II. Why Student Data Teams Matter

Student data is often treated as an adult tool. Teachers review spreadsheets, intervention reports, exit tickets, benchmark results, and gradebook patterns, then decide what students need next. That professional judgment is essential, but it can leave students passive. When students do not understand what the data means, they may see assessment results as labels rather than evidence they can act on.

Student-involved data use, often called SIDU in the research literature, refers to practices where students track, chart, and analyze their own learning data in formal and structured ways (Jimerson & Reames, 2015).

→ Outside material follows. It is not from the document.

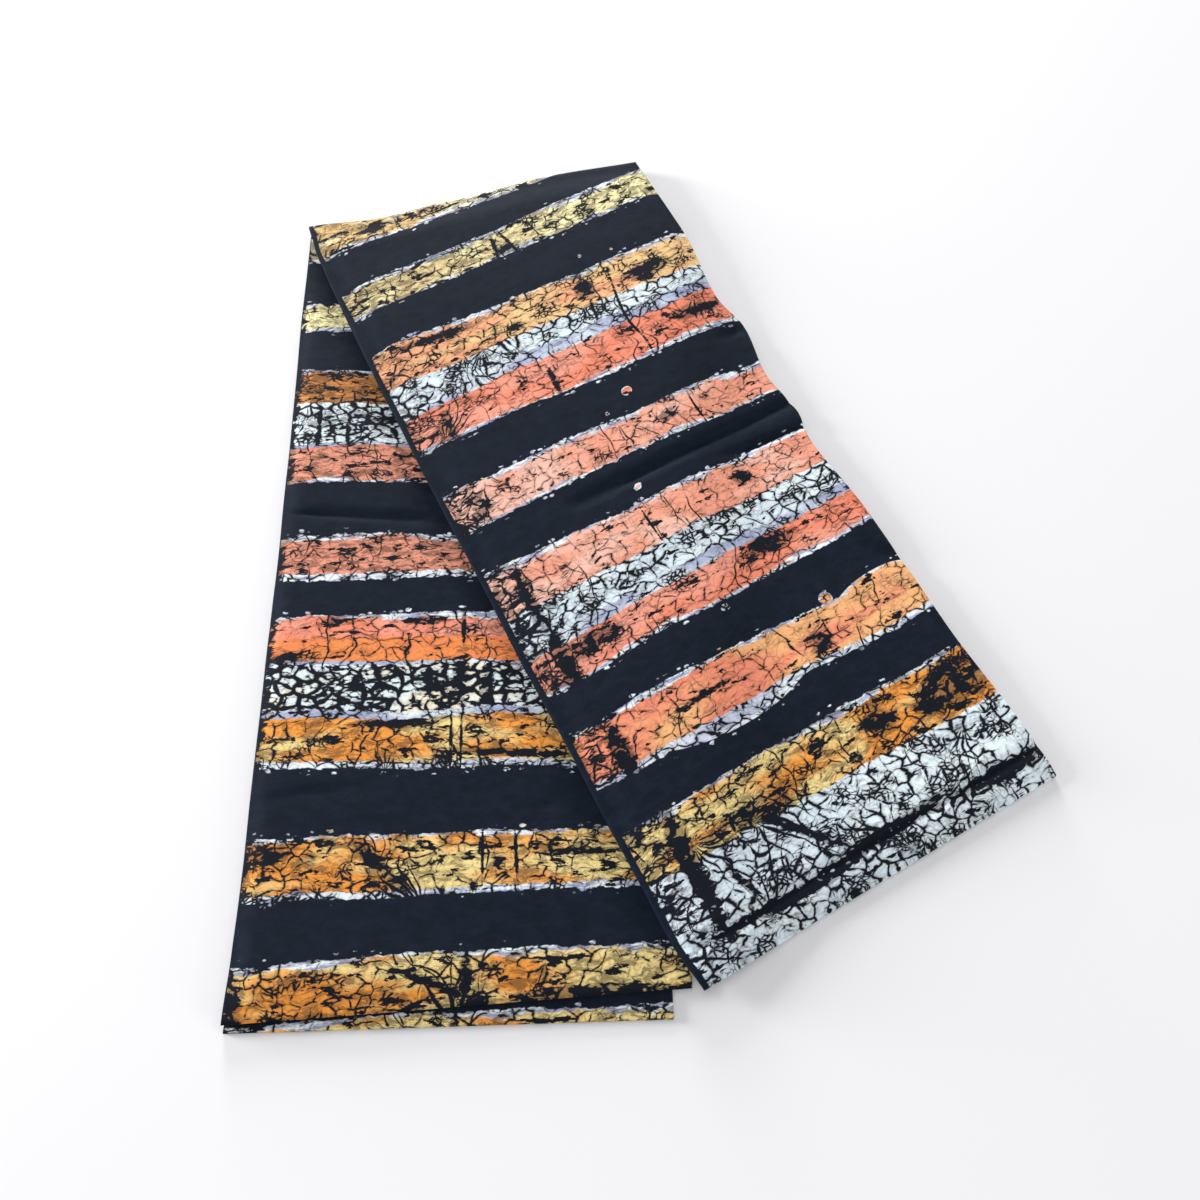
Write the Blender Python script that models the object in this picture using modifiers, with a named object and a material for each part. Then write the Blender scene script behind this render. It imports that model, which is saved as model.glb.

Researchers have argued that this practice has potential benefits, but also real dangers if implemented carelessly, especially when data becomes public comparison, pressure, or compliance rather than reflection (Jimerson & Reames, 2015).

The best Student Data Teams are not about ranking students or making children stare at test scores. They are about helping learners ask better questions: What did I understand? Where did I get stuck? What pattern do I notice? What strategy should I try next? Those questions connect student data work to self-assessment and self-regulated learning, both of which have a stronger research base than simple score tracking alone (Andrade, 2019; Panadero et al., 2017).


III. What a Student Data Team Actually Is

A Student Data Team is a small, structured group that looks at learning evidence and turns it into action. The team may analyze anonymized class trends, individual progress trackers, rubric patterns, exit-ticket results, or skill checklists. The teacher controls what data is shared, protects privacy, and frames the conversation around improvement rather than judgment.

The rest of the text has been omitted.